> **Given task**
Word for word, restate every line of the material.
* Start *
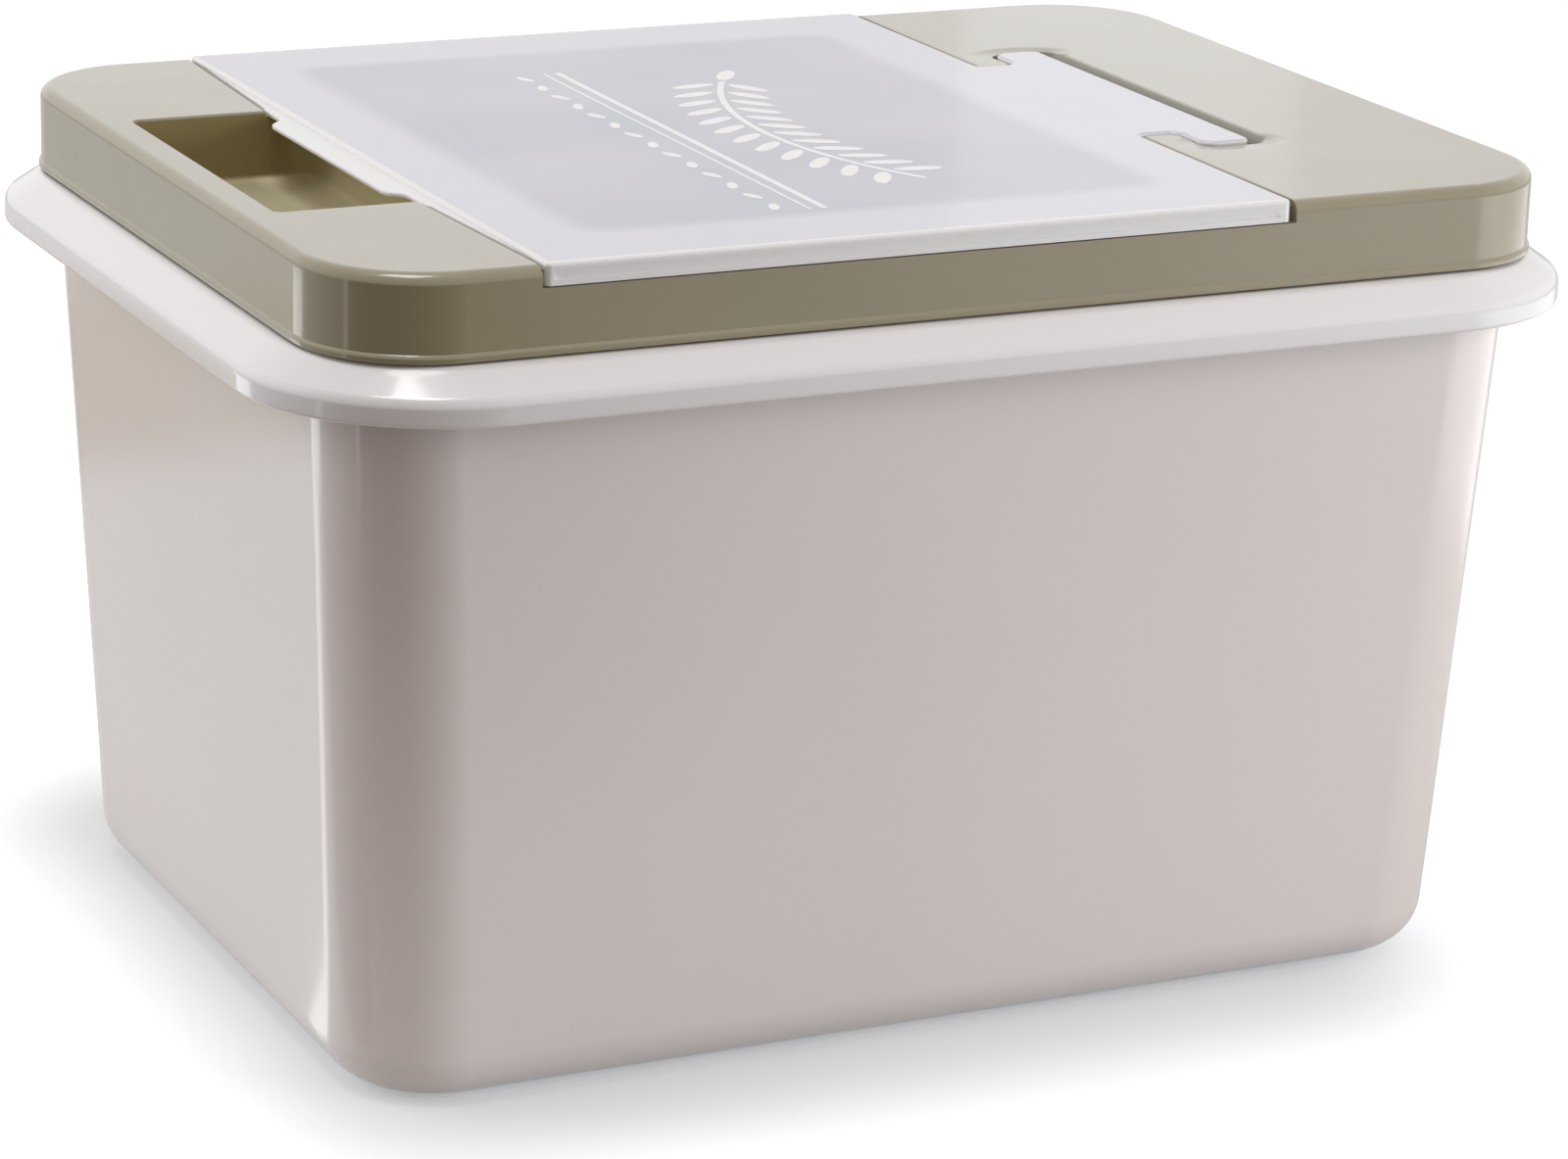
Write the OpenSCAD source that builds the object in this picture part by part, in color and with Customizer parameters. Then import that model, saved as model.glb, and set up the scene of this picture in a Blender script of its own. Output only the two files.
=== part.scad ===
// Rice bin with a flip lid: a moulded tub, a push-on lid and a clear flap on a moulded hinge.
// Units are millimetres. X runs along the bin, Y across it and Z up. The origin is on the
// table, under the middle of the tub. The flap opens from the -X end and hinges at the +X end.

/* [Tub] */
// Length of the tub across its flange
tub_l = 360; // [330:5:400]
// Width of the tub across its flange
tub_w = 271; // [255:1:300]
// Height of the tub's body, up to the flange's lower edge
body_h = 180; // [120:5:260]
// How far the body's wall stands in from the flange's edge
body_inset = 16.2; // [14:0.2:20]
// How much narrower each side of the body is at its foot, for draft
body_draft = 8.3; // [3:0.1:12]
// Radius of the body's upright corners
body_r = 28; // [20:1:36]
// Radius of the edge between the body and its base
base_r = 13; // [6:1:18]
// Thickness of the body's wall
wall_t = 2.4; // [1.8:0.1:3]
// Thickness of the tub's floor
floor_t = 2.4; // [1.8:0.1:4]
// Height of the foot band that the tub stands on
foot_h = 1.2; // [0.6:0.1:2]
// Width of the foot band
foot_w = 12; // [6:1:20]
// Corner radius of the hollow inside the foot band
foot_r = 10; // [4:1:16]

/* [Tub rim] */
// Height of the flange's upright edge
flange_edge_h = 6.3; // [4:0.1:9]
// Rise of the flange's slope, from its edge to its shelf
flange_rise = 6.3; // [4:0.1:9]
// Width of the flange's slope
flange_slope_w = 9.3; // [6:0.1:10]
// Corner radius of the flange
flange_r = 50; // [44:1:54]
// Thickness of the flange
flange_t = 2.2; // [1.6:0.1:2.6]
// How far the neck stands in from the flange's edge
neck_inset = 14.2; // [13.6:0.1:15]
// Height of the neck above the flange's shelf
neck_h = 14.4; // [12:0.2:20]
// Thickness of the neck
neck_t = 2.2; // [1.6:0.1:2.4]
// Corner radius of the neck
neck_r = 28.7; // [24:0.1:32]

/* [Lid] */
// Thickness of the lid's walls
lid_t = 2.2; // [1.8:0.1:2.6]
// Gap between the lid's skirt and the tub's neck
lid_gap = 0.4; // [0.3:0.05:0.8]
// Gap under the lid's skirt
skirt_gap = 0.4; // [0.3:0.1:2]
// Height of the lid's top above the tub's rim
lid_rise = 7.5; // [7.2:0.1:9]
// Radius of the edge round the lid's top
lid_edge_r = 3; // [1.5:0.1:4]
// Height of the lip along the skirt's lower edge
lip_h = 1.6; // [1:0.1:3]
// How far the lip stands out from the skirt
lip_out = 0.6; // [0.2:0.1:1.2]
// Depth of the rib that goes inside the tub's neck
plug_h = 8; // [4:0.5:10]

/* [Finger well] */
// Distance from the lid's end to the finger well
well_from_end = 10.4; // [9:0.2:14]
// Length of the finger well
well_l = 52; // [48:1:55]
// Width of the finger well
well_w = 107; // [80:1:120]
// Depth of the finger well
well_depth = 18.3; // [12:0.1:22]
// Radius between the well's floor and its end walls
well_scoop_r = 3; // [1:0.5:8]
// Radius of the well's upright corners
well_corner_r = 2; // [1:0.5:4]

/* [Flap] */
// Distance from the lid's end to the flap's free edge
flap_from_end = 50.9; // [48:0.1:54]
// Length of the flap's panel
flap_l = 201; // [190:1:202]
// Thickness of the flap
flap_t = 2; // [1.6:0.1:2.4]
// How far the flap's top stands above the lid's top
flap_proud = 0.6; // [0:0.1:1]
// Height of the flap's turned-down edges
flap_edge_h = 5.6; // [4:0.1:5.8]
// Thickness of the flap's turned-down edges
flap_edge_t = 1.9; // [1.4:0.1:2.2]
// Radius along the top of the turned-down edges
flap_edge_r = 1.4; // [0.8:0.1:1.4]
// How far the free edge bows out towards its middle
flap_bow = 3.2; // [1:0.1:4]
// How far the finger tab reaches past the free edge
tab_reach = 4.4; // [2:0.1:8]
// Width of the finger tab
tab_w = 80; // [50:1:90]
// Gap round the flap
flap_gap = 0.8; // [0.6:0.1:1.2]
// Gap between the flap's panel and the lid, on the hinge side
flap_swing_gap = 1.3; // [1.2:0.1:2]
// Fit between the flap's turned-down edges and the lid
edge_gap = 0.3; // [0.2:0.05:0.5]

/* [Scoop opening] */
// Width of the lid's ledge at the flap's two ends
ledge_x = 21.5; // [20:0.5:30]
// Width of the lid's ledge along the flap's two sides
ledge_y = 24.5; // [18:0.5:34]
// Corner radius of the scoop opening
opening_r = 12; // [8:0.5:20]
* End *
> **Answer to the task**
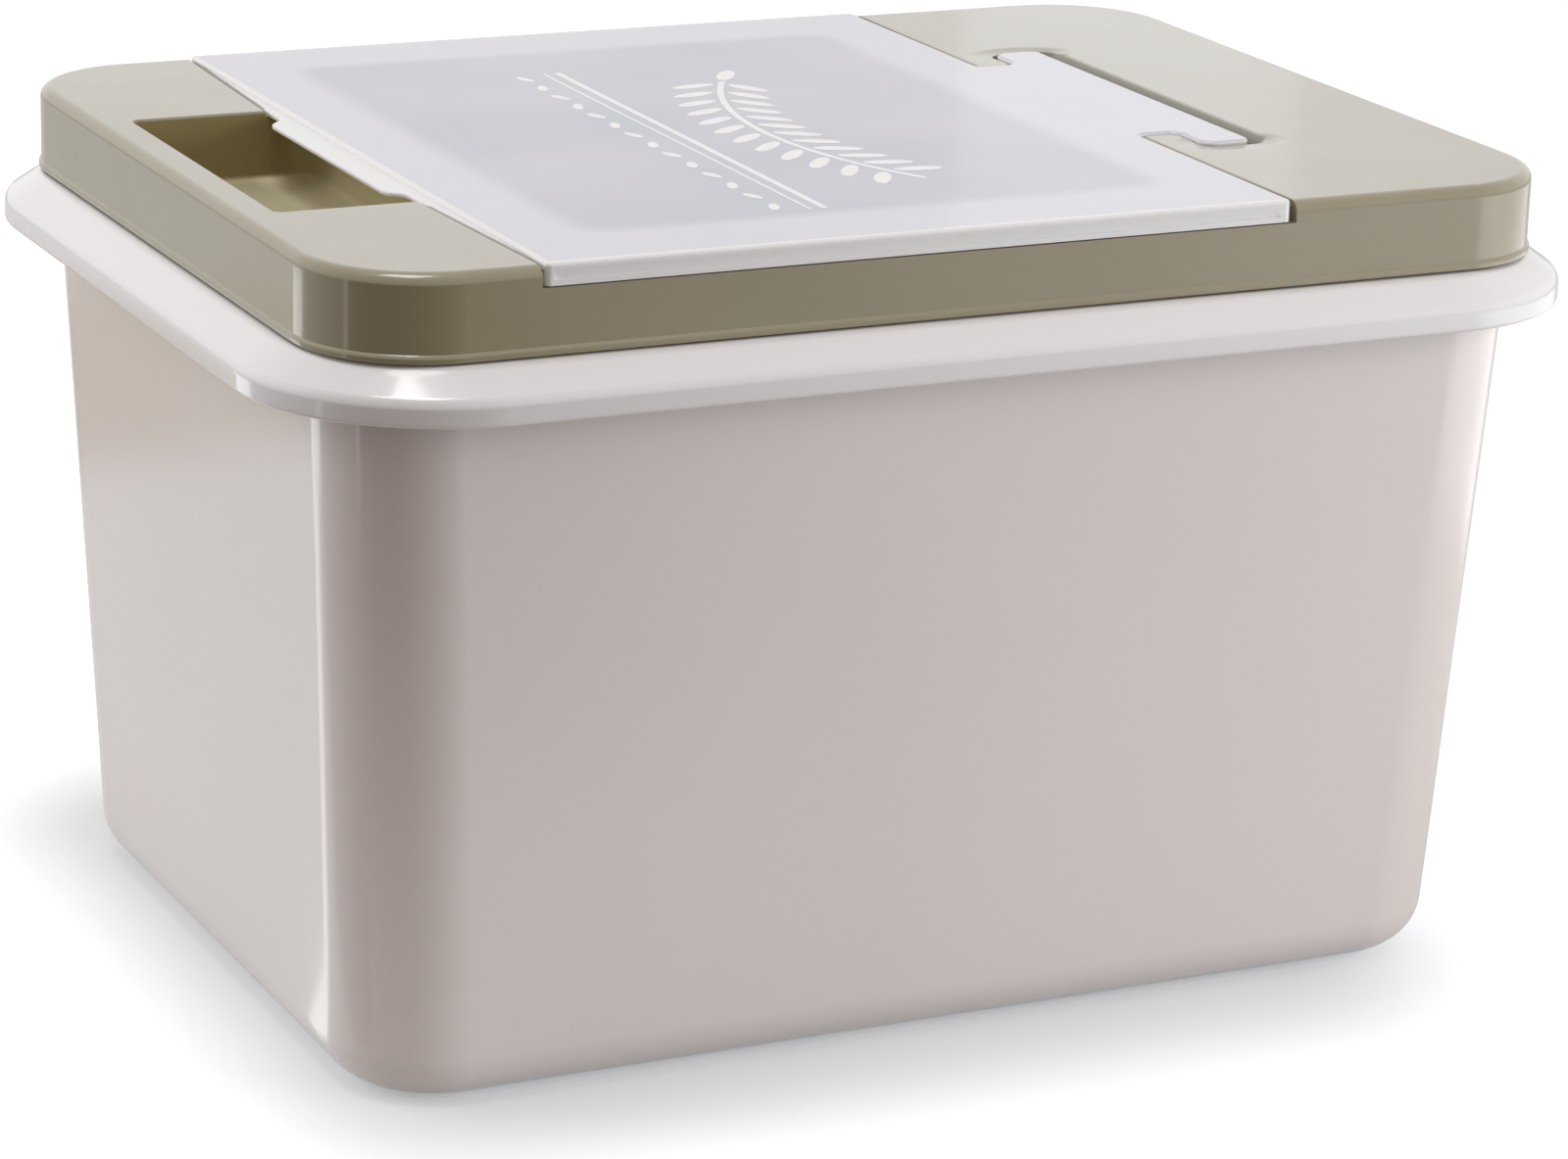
Write the OpenSCAD source that builds the object in this picture part by part, in color and with Customizer parameters. Then import that model, saved as model.glb, and set up the scene of this picture in a Blender script of its own. Output only the two files.
=== part.scad ===
// Rice bin with a flip lid: a moulded tub, a push-on lid and a clear flap on a moulded hinge.
// Units are millimetres. X runs along the bin, Y across it and Z up. The origin is on the
// table, under the middle of the tub. The flap opens from the -X end and hinges at the +X end.

/* [Tub] */
// Length of the tub across its flange
tub_l = 360; // [330:5:400]
// Width of the tub across its flange
tub_w = 271; // [255:1:300]
// Height of the tub's body, up to the flange's lower edge
body_h = 180; // [120:5:260]
// How far the body's wall stands in from the flange's edge
body_inset = 16.2; // [14:0.2:20]
// How much narrower each side of the body is at its foot, for draft
body_draft = 8.3; // [3:0.1:12]
// Radius of the body's upright corners
body_r = 28; // [20:1:36]
// Radius of the edge between the body and its base
base_r = 13; // [6:1:18]
// Thickness of the body's wall
wall_t = 2.4; // [1.8:0.1:3]
// Thickness of the tub's floor
floor_t = 2.4; // [1.8:0.1:4]
// Height of the foot band that the tub stands on
foot_h = 1.2; // [0.6:0.1:2]
// Width of the foot band
foot_w = 12; // [6:1:20]
// Corner radius of the hollow inside the foot band
foot_r = 10; // [4:1:16]

/* [Tub rim] */
// Height of the flange's upright edge
flange_edge_h = 6.3; // [4:0.1:9]
// Rise of the flange's slope, from its edge to its shelf
flange_rise = 6.3; // [4:0.1:9]
// Width of the flange's slope
flange_slope_w = 9.3; // [6:0.1:10]
// Corner radius of the flange
flange_r = 50; // [44:1:54]
// Thickness of the flange
flange_t = 2.2; // [1.6:0.1:2.6]
// How far the neck stands in from the flange's edge
neck_inset = 14.2; // [13.6:0.1:15]
// Height of the neck above the flange's shelf
neck_h = 14.4; // [12:0.2:20]
// Thickness of the neck
neck_t = 2.2; // [1.6:0.1:2.4]
// Corner radius of the neck
neck_r = 28.7; // [24:0.1:32]

/* [Lid] */
// Thickness of the lid's walls
lid_t = 2.2; // [1.8:0.1:2.6]
// Gap between the lid's skirt and the tub's neck
lid_gap = 0.4; // [0.3:0.05:0.8]
// Gap under the lid's skirt
skirt_gap = 0.4; // [0.3:0.1:2]
// Height of the lid's top above the tub's rim
lid_rise = 7.5; // [7.2:0.1:9]
// Radius of the edge round the lid's top
lid_edge_r = 3; // [1.5:0.1:4]
// Height of the lip along the skirt's lower edge
lip_h = 1.6; // [1:0.1:3]
// How far the lip stands out from the skirt
lip_out = 0.6; // [0.2:0.1:1.2]
// Depth of the rib that goes inside the tub's neck
plug_h = 8; // [4:0.5:10]

/* [Finger well] */
// Distance from the lid's end to the finger well
well_from_end = 10.4; // [9:0.2:14]
// Length of the finger well
well_l = 52; // [48:1:55]
// Width of the finger well
well_w = 107; // [80:1:120]
// Depth of the finger well
well_depth = 18.3; // [12:0.1:22]
// Radius between the well's floor and its end walls
well_scoop_r = 3; // [1:0.5:8]
// Radius of the well's upright corners
well_corner_r = 2; // [1:0.5:4]

/* [Flap] */
// Distance from the lid's end to the flap's free edge
flap_from_end = 50.9; // [48:0.1:54]
// Length of the flap's panel
flap_l = 201; // [190:1:202]
// Thickness of the flap
flap_t = 2; // [1.6:0.1:2.4]
// How far the flap's top stands above the lid's top
flap_proud = 0.6; // [0:0.1:1]
// Height of the flap's turned-down edges
flap_edge_h = 5.6; // [4:0.1:5.8]
// Thickness of the flap's turned-down edges
flap_edge_t = 1.9; // [1.4:0.1:2.2]
// Radius along the top of the turned-down edges
flap_edge_r = 1.4; // [0.8:0.1:1.4]
// How far the free edge bows out towards its middle
flap_bow = 3.2; // [1:0.1:4]
// How far the finger tab reaches past the free edge
tab_reach = 4.4; // [2:0.1:8]
// Width of the finger tab
tab_w = 80; // [50:1:90]
// Gap round the flap
flap_gap = 0.8; // [0.6:0.1:1.2]
// Gap between the flap's panel and the lid, on the hinge side
flap_swing_gap = 1.3; // [1.2:0.1:2]
// Fit between the flap's turned-down edges and the lid
edge_gap = 0.3; // [0.2:0.05:0.5]

/* [Scoop opening] */
// Width of the lid's ledge at the flap's two ends
ledge_x = 21.5; // [20:0.5:30]
// Width of the lid's ledge along the flap's two sides
ledge_y = 24.5; // [18:0.5:34]
// Corner radius of the scoop opening
opening_r = 12; // [8:0.5:20]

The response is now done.